Figure 1 shows a longitudinal diagram of the test bench. The steel is of type 304, which has a conductivity of 1.389e6 S/m, and is 1cm in width. Figure 2 is a circuit diagram of the test bench. We used 470 mF capacitors in a configuration that gave us a total capacitance of 705 mF. The capacitors were charged up to 500 V, and then discharged through a series of wires and switches whose total resistance was measured to be 0.4 W. We calculate that, based on these values, the electric field between the steel strip and the ground plate (located 6mm above the steel strip) should be 83.3 kV/m.
Results
We were able to measure the voltage pulse relatively consistently. We measured the optical power coming out of the fiber using an electro-optic detector. Figure 3 shows a typical sample, passed through a 10th order low-pass Chebyshev filter and normalized to zero when both plates are grounded. We see a 12 mV spike in the voltage that the electro-optic detector reports at the time that the capacitors discharge. It bears mentioning that the correlation between the spike in voltage that the electro-optic detector reports does not strictly correspond with a particular strength of electric field. Because of the sensitive nature of the SCOS as a measuring device, it must be calibrated on-site with a known electric field before being used to measure the strength of unknown electric fields. Because the 12 mV spike in voltage is consistent across different tests, given similar testing conditions, we can conclude that the SCOS is accurately measuring the field, and that in this case, a 12 mV spike corresponds roughly with an 83 kV/m electric field.
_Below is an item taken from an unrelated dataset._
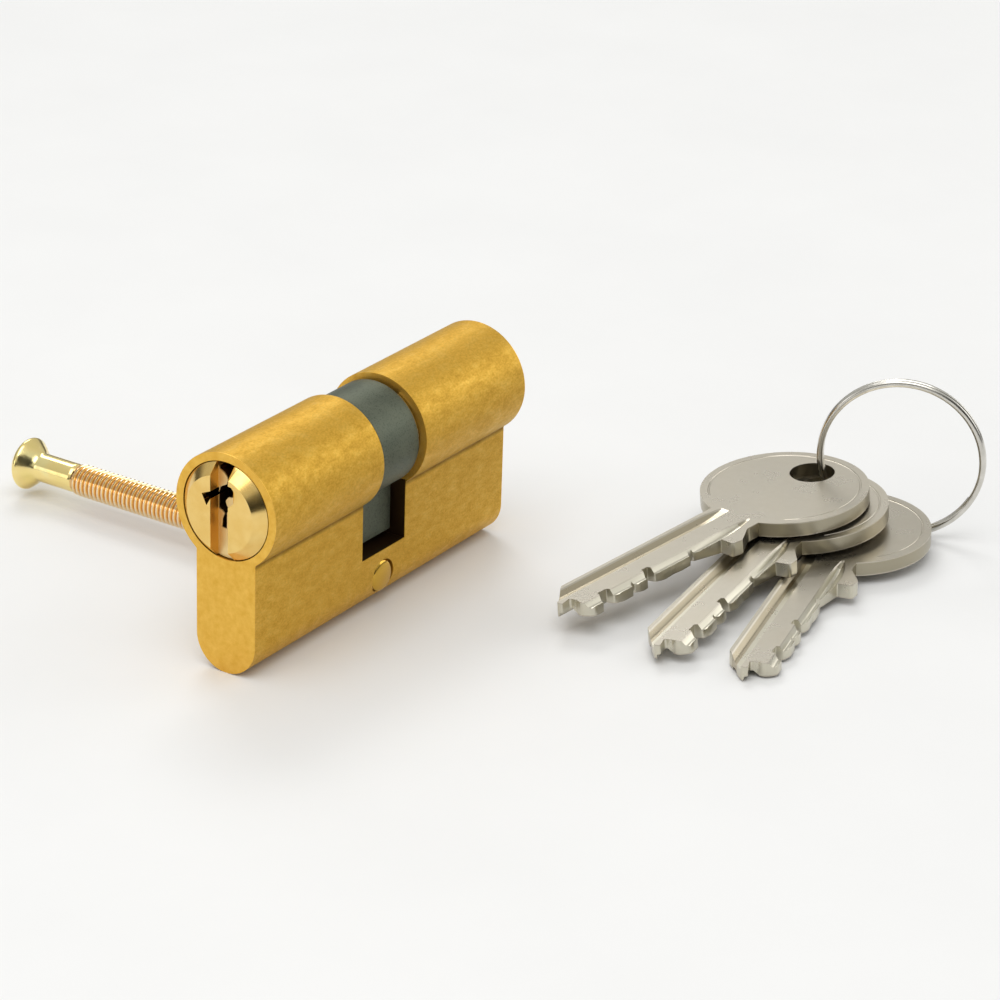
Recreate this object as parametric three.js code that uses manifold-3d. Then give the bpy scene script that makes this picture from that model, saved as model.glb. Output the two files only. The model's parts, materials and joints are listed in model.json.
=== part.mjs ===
// Euro-profile double lock cylinder for a mortice deadbolt, with its fixing screw and a ring of three keys.
// Millimetres. The origin is on the plug axis at mid-length, +X runs along the plugs to the rear face and
// +Z points away from the stem, so the stem hangs down. Both halves are alike and mirror about x = 0.

import * as THREE from "three";
import { mergeVertices } from "three/addons/utils/BufferGeometryUtils.js";
import Module from "manifold-3d";

const wasm = await Module();
wasm.setup();

// Housing: a round barrel over a flat-sided stem that ends in a half-round belly.
const halfLength = 30.5;
const barrelRadius = 8.5;
const stemHalfWidth = 5;
const bellyBottom = -24.5;
const notchHalfWidth = 5.2;
const notchBottom = -15.65;
const fixingHoleZ = -19.8;
const fixingHoleRadius = 2.65;
const counterboreDepth = 1.7;

// Plugs: a nose with a chamfered rim, a collar in a counterbore, and the body down to the cam.
const plugRadius = 6.5;
const collarRadius = 7.15;
const collarLength = 1.6;
const noseLength = 1.4;
const noseRadius = 5.6;
const plugInnerEnd = 1.5;
const runningClearance = 0.1;
const circlipGroove = { inner: 4.35, outer: 5.15, radius: 5.9 };

// Cam, clutch and circlips around the inner ends of the plugs.
const camHalfWidth = 4.3;
const camRadius = 7.75;
const camLeverHalfThickness = 3;
const camLeverRadius = 14.7;
const clutchLength = 2.8;
const clutchStart = -3;
const clutchHalfSpan = 7.05;
const clutchHalfThickness = 1.1;
const circlip = { inner: 4.45, outer: 5.05, innerRadius: 6.05, outerRadius: 7.3 };

// Pin stacks: five chambers a side, with a key pin, a driver pin, a spring and a cap in each.
const chamberDistances = [24.5, 20.5, 16.5, 12.5, 8.5];
const keyPinLengths = [4.3, 3.5, 4.7, 3.1, 3.9];
const chamberRadius = 1.62;
const pinRadius = 1.5;
const shearLine = -6.35;
const driverTop = -6.75;
const driverLength = 4.6;
const springTop = driverTop - driverLength - 0.1;
const capTop = -22.3;
const capBottom = -24.1;

// Fixing screw, M5, put in from the +Y side until its tip is flush with the near side.
const screw = { radius: 2.45, shankRadius: 2.2, headRadius: 4, tipY: -5, shankY: 51.2, neckY: 58.3, rimY: 60.4, topY: 62.1 };

// Keys: a round bow, a shoulder and a blade with five cuts. The bow's centre is the key's own origin,
// the blade points to -X and its spine is on the +Y side.
const keyThickness = 2.2;
const bowRadius = 12.6;
const keyHole = { x: 6.4, radius: 3.4 };
const keyTip = -48.4;
const spineY = 4;
const cutRootY = -3.4;
const cuts = [
  { station: -41.85, half: 0.8, depth: 1.65 }, { station: -36.6, half: 0.2, depth: 0.9 },
  { station: -32.9, half: 0.6, depth: 1.75 }, { station: -28.5, half: 0.4, depth: 0.1 },
  { station: -24.1, half: 0.4, depth: 1 },
];
const shoulder = { left: -19, right: -17.1, bottomY: -6.7, rootY: -4.3 };

// The set of keys lies beside the cylinder on the surface that the belly touches.
const ground = bellyBottom;
const keyPlaces = [
  { name: "key_1", x: 54.2, y: -39.9, height: 7.75, yaw: -10.5, pitch: 4.3, roll: -3.3 },
  { name: "key_2", x: 55.4, y: -42.7, height: 5.35, yaw: 5.3, pitch: 3.7, roll: -4.4 },
  { name: "key_3", x: 57.6, y: -48.9, height: 2.75, yaw: 12.7, pitch: 1.7, roll: -1.6 },
];
const ring = { x: 66.4, y: -52.6, height: 12.72, radius: 12.16, yaw: 22, radial: 1.04, wire: 0.78, pitch: 0.87, turns: 1.94, start: 298 };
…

The results are repeatable, but we have noticed that the polymer itself tends to heat up as it is subjected to the high-voltage pulses. As it heats up, it loses sensitivity, and after some threshold it must be allowed to cool back to room temperature before it can be used to detect another pulse.
Discussion
The ability to detect single high-voltage pulses with SCOS clearly produces the desired results. The next logical progression would be to select a waveguide that, like the polymer we used in these tests is frequency independent, but that is also more resistive to changes in temperature. Preliminary research has shown that lithium niobate would be a suitable replacement. It would be slightly less sensitive to an electric field, but theoretically would be able to withstand any number of high-voltage pulses without needing time to cool down.
Conclusion
We have demonstrated the ability to detect a high-voltage pulse using a slab-coupled optical sensor with sufficiently consistent results. The heat-dependence of the polymer waveguide is disappointing, but a SCOS fabricated with lithium niobate should fix this issue with minimal sacrifice in sensitivity.
Bibliography
- R. Gibson, R. Selfridge, S. Schultz, W. Wang, and R. Forber, “Electro-optic sensor from high Q resonance between optical D-fiber and slab waveguide,” Appl. Opt. 47, 2234-2240 (2008).
- S. Chadderdon, R. Gibson, R. Selfridge, S. Schultz, W. Wang, R. Forber, J. Luo, and A. Jen, “Electric-field sensors utilizing coupling between a D-fiber and an electro-optic polymer slab,” Appl. Opt. 50, 3505-3512 (2011).